The historian notes that Putin […] has inherited that same gang of Bolsheviks that took power in 1917. Putin basically serves as the head of the Cheka, the Bolshevik party’s secret police, and its successor organizations, who got rid of anyone that stood in their way. That’s one of the main characteristics of Putinism, says Zubov: “an inherited criminal system, based on the abuse of power,” which they actively continue.
Everyone — the population, the elites — turned their backs
Wagner forces entering Rostov were given a warm welcome, but Zubov suggests that we shouldn’t read too much into it: “[The residents] were just having fun. It’s summer, it was a Friday night.” Residents saw it as a type of “show” — just one that featured tanks. They couldn’t have cared less about the rebellion.
Just as the authorities showed inaction, so did local residents. No one — not in Rostov, nor in Voronezh — stood in Wagner’s way to defend Moscow. There were people unhappy with the state of their roads after the rebellion, but they hardly seemed to care about the prospect of Putin being overthrown, explains Zubov. He argues that the fact that Wagner fighters were able to waltz through Russia clearly shows the world that Putin doesn’t enjoy any real support among the Russian population. Everyone turned their backs — not just the elites, but also the general population.
It’s difficult to expect the average Russian citizen to look at clashing armed groups with anything but indifference, explains Zubov. When the State Duma protects Putin’s interests instead of those of the population, rigs elections and classifies a major chunk of the state budget, people have basically learned to separate their own lives from that of Putin.

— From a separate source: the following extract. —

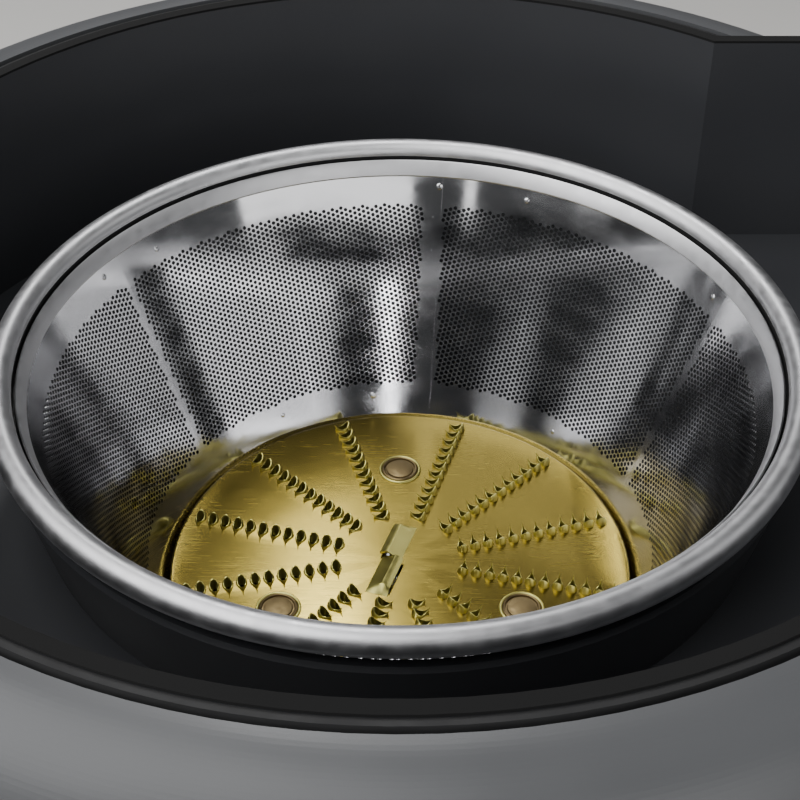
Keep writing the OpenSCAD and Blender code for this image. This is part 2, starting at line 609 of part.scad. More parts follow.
module basket_hub() on_axis() color("#1d1e20") difference() {
    union() {
        translate([0, 0, floor_z - 4]) cylinder(r = rivet_ring_r + 8, h = 4);
        translate([0, 0, hub_z]) cylinder(r = tube_in_r - 1.5, h = hub_h);
        translate([0, 0, hub_z + 4]) tube(tube_in_r + tube_t + 4.5, tube_in_r + tube_t + 2, hub_h - 4.5);
    }
    translate([0, 0, hub_z - 1]) linear_extrude(17.5) lobe_plan(0.35);
    for (a = rivet_angles) rotate([0, 0, a]) translate([rivet_ring_r, 0, floor_z - 5]) cylinder(r = 2, h = 6);
}
module grating_disc() on_axis() color("#b59a4a") difference() {
    rotate_extrude() polygon(concat(
        [[0, disc_z], [disc_r - 1.2, disc_z], [disc_r - 1.2, floor_z + floor_t + 0.02], [disc_r, floor_z + floor_t + 0.02]],
        arc([disc_r - 1.4, disc_top - 1.4], 1.4, 0, 90, 6),
        [[0, disc_top]]
    ));
    for (a = rivet_angles) rotate([0, 0, a]) translate([rivet_ring_r, 0, disc_z - 1]) cylinder(r = 2, h = 4);
}
// A tooth is a small ramp that rises against the spin to a sharp point
module tooth() translate([0, 0, disc_top]) rotate([90, 0, 90]) translate([0, 0, -tooth_w / 2])
    linear_extrude(tooth_w) polygon([[-1.6, 0.02], [1.5, tooth_h], [0.9, 0.02]]);
module grating_teeth() on_axis() color("#c2a655")
    for (rivet = rivet_angles) for (i = [0:rows_per_rivet - 1]) rotate([0, 0, row_angle(rivet, i)])
        for (k = [0:teeth_per_row - 1]) translate([tooth_start_r + k * tooth_pitch, 0, 0]) tooth();
blade_angle = 71;
module core_blades() on_axis() color("#c2a655") rotate([0, 0, blade_angle]) for (side = [-1, 1])
    translate([side * (blade_l / 2 + 0.4), side * -1.4, disc_top + 0.02]) difference() {
        block([-blade_l / 2, -blade_w / 2, 0], [blade_l / 2, blade_w / 2, 2.4]);
        translate([-blade_l, -side * 1.2, -1.2]) rotate([side * 18, 0, 0]) block([0, -blade_w, 3], [2 * blade_l, blade_w, 6]);
    }
module disc_rivets() on_axis() color("#7d6a34") for (a = rivet_angles) rotate([0, 0, a])
    translate([rivet_ring_r, 0, 0]) {
        translate([0, 0, disc_top + 0.02]) cylinder(r = rivet_r, h = 0.7);
        translate([0, 0, floor_z - 5.4]) cylinder(r = 1.95, h = disc_top - floor_z + 5.5);
        translate([0, 0, floor_z - 5.4]) cylinder(r = 3.4, h = 1.35);
        // Spacer between the floor and the disc
        translate([0, 0, floor_z + floor_t + 0.02]) cylinder(r = 4, h = disc_gap - 0.04);
    }

// ---- Bowl ----
module passage_plan(inset) round_plan(0, passage_reach - inset, passage_out_y - inset, corner_r - inset);
module bowl_walls() difference() {
    union() {
        translate([0, 0, channel_z - bowl_t]) cylinder(r = bowl_out_r, h = bowl_top - channel_z + bowl_t);
        translate([0, 0, channel_z - bowl_t]) linear_extrude(bowl_top - channel_z + bowl_t) passage_plan(0);
        // Flange that hangs the bowl in the collar
        translate([0, 0, flange_z + 0.05]) cylinder(r = flange_r, h = flange_t);
    }
    translate([0, 0, channel_z]) cylinder(r = bowl_r, h = 100);
    translate([0, 0, channel_z]) linear_extrude(100) passage_plan(bowl_t);
    // Drop opening over the bin
    translate([0, 0, channel_z - 10]) linear_extrude(50) intersection() {
        passage_plan(bowl_t);
        translate([passage_floor_x, -200]) square([200, 400]);
    }
}
module cup_outer() rotate_extrude() polygon([
    [0, bowl_foot_z], [cup_foot_r + bowl_t, bowl_foot_z], [cup_lip_r + bowl_t - 0.5, cup_lip_z - 1],
    [cup_lip_r + bowl_t - 1.2, cup_lip_z], [0, cup_lip_z]
]);
module cup_inner() rotate_extrude() polygon([
    [0, cup_floor_z], [cup_foot_r, cup_floor_z], [cup_lip_r, cup_lip_z + eps], [cup_lip_r, cup_lip_z + 5],
    [0, cup_lip_z + 5]
]);
// Closes the collar's notch above the pipe, flush with the collar
module spout_apron() intersection() {
    rotate_extrude() collar_section();
    block([-collar_r - 5, -apron_half_w, pipe_z], [-100, apron_half_w, bowl_top]);
}
module bowl_body() difference() {
    union() {
        bowl_walls();
        cup_outer();
        translate([-pipe_end_x, 0, pipe_z]) along_x() cylinder(r = pipe_out_r, h = pipe_end_x - 50);
        spout_apron();
    }
    cup_inner();
    // Bore of the juice pipe
    translate([-pipe_end_x - 1, 0, pipe_z]) along_x() cylinder(r = pipe_r, h = pipe_end_x - 40);
    // Groove for the spout's ring
    translate([-pipe_end_x + 5, 0, pipe_z]) along_x() tube(pipe_out_r + 1, pipe_out_r - 1.2, 2.6);
    // Hole for the coupling, inside the guard tube
    translate([0, 0, bowl_foot_z - 1]) cylinder(r = tube_in_r, h = 10);
}
// Tube that keeps the juice off the coupling
module guard_tube() translate([0, 0, bowl_foot_z]) tube(tube_in_r + tube_t, tube_in_r, guard_h);
module juice_bowl() on_axis() color("#313236") union() {
    bowl_body();
    guard_tube();
}
// The gasket stops short of the notches on both sides
gasket_z = flange_z + flange_t + 0.1;
gasket_h = bowl_top - 0.6 - gasket_z;
module bowl_gasket() on_axis() color("#0e0e0f") difference() {
    translate([0, 0, gasket_z]) rotate_extrude() polygon([
        [bowl_out_r + 0.1, 0], [flange_r, 0], [flange_r, gasket_h - 2], [flange_r - 1, gasket_h],
        [bowl_out_r + 0.1, gasket_h]
    ]);
    block([0, -passage_notch_w, gasket_z - 1], [collar_r, passage_notch_w, bowl_top]);
    block([-collar_r, -pipe_notch_w, gasket_z - 1], [0, pipe_notch_w, bowl_top]);
}
module spout_ring() on_axis() color("#b33a2e") translate([-pipe_end_x + 5.1, 0, pipe_z]) along_x()
    tube(pipe_out_r + 0.25, pipe_out_r - 1.15, 2.4);
nozzle_in_r = pipe_out_r + 0.3;
nozzle_out_r = nozzle_in_r + 2.6;
nozzle_x = pipe_end_x + 1;
drop_x = spout_reach - pipe_r;
module spout_nozzle() on_axis() color("#2a2b2e") translate([0, 0, pipe_z]) difference() {
    union() {
        translate([-spout_reach, 0, 0]) along_x() cylinder(r = nozzle_out_r, h = spout_reach - pipe_end_x + 16);
        translate([-drop_x, 0, -pipe_r - 24]) cylinder(r1 = pipe_r - 2, r2 = pipe_r - 1, h = pipe_r + 24);
    }
    translate([-nozzle_x, 0, 0]) along_x() cylinder(r = nozzle_in_r, h = 60);
    translate([-spout_reach + 2.5, 0, 0]) along_x() cylinder(r = pipe_r, h = 60);
    translate([-drop_x, 0, -pipe_r - 25]) cylinder(r = pipe_r - 4.4, h = pipe_r + 26);
}

// ---- Pulp bin ----
module bin_plan(inset) difference() {
    round_plan(bin_x0 - 70, bin_x1 - inset, bin_half_w - inset, corner_r - inset);
    translate([bin_x0 - 200, -200]) square([200 + inset, 400]);
}
module pulp_bin() on_axis() color("#3d3f43") difference() {
    union() {
        linear_extrude(bin_top) bin_plan(0);
        // Grip on the outside, hollow below for the fingers
        translate([0, 0, bin_top - grip_h]) linear_extrude(grip_h)
            round_plan(bin_x1 - 12, bin_x1 + grip_reach, grip_half_w, 10);
    }
    translate([0, 0, bin_top - grip_h - 1]) linear_extrude(grip_h - 3) difference() {
        round_plan(bin_x1 - 20, bin_x1 + grip_reach - 3, grip_half_w - 3, 7);
        translate([bin_x1 - 200, -100]) square([200, 200]);
    }
    translate([0, 0, bin_t]) linear_extrude(bin_top) bin_plan(bin_t);
}

housing_shell();
housing_collar();
motor_deck();
base_plate();
rubber_feet();
base_screws();
deck_screws();
mount_screws();
stator_core();
field_windings();
upper_bracket();
lower_bracket();
upper_bearing();
lower_bearing();
tie_rods();
motor_mounts();
brush_holders();
carbon_brushes();
brush_springs();
shaft_seal();
control_panel();
rotary_switch();
control_board();
board_posts();
filter_capacitor();
power_inlet();
inlet_pins();
interlock_switch();
clamp_pins();
motor_shaft();
armature_core();
armature_windings();
commutator();
cooling_fan();
drive_coupling();
basket_rim();
basket_screen();
basket_floor();
basket_hub();
grating_disc();
grating_teeth();
core_blades();
disc_rivets();
juice_bowl();
bowl_gasket();
spout_ring();
spout_nozzle();
pulp_bin();
speed_knob();
switch_shaft();
interlock_plunger();
interlock_spring();
clamp_front();
clamp_back();
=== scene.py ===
"""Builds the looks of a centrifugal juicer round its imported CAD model."""

import math

import bmesh
import bpy
from bpy.props import FloatProperty, FloatVectorProperty, IntProperty, PointerProperty
from mathutils import Matrix, Vector


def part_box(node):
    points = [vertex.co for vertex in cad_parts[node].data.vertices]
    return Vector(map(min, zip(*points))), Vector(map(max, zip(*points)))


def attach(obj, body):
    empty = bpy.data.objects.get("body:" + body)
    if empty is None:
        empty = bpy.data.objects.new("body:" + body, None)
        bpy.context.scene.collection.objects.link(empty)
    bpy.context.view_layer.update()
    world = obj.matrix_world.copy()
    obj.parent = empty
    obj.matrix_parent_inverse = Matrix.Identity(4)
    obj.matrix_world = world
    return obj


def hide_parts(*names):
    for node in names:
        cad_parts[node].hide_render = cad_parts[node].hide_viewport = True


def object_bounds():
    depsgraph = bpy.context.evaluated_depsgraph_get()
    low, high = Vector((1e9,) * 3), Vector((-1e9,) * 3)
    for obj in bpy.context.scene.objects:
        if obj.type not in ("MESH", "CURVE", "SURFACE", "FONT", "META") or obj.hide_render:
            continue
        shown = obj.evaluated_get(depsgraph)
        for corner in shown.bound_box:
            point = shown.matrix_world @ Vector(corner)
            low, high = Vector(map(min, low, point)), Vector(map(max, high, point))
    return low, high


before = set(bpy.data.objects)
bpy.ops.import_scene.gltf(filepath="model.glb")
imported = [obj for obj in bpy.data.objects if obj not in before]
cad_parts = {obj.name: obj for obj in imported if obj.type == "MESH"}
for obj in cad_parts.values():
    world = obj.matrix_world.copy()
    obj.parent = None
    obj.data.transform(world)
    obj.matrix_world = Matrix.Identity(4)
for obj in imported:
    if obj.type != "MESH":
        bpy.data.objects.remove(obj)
CAD_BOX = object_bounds()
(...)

The Russian population’s lack of engagement in politics can be interpreted positively, however:
Thank god, we’re not in a situation like the Kornilov Affair, when large swaths of society deeply hated each other. It’s easier for those who are apathetic to go out and vote than after the carnage and murder that marked 1917-1918. A politician’s job is to figure out how to get this done.
A coup on the horizon
Could this rebellion trigger a change of power? “Now that the trigger has been pulled, it’s just a matter of months. Or perhaps even a matter of weeks,” predicts Zubov.
Russia has a long history of unsuccessful attempts to overthrow the government, from the 17th-century Russian princess Sophia Alekseyevna, to Lieutenant General Lev Rokhlin. Despite this, the historian notes that there are several successful instances in Russian history, with Catherine II or Elizabeth of Russia coming to power with the support of the army. Zubov adds that “without a doubt,” the Russian army “will play a role in the future change of power.”
How would this affect Russia’s war in Ukraine?
Zubov is confident that regime change would bring an end to the war in Ukraine. According to him, no one needs this war — not Russian citizens, not soldiers, and not even Prigozhin. After the government regime is overthrown, the front will collapse. Then, whoever comes to power next will have the task of ending the war, withdrawing troops, and working toward normalizing relations with the West. Without a democratic government, this would be impossible. That’s why it’ll be necessary to conduct elections at every level of government, rebuild the country, and legitimize the new head of state. Zubov remains optimistic:
Russian society is alive and has a long history and culture, which people have carried into emigration. That’s why we have a chance to develop Russia into a normal, European, democratic country.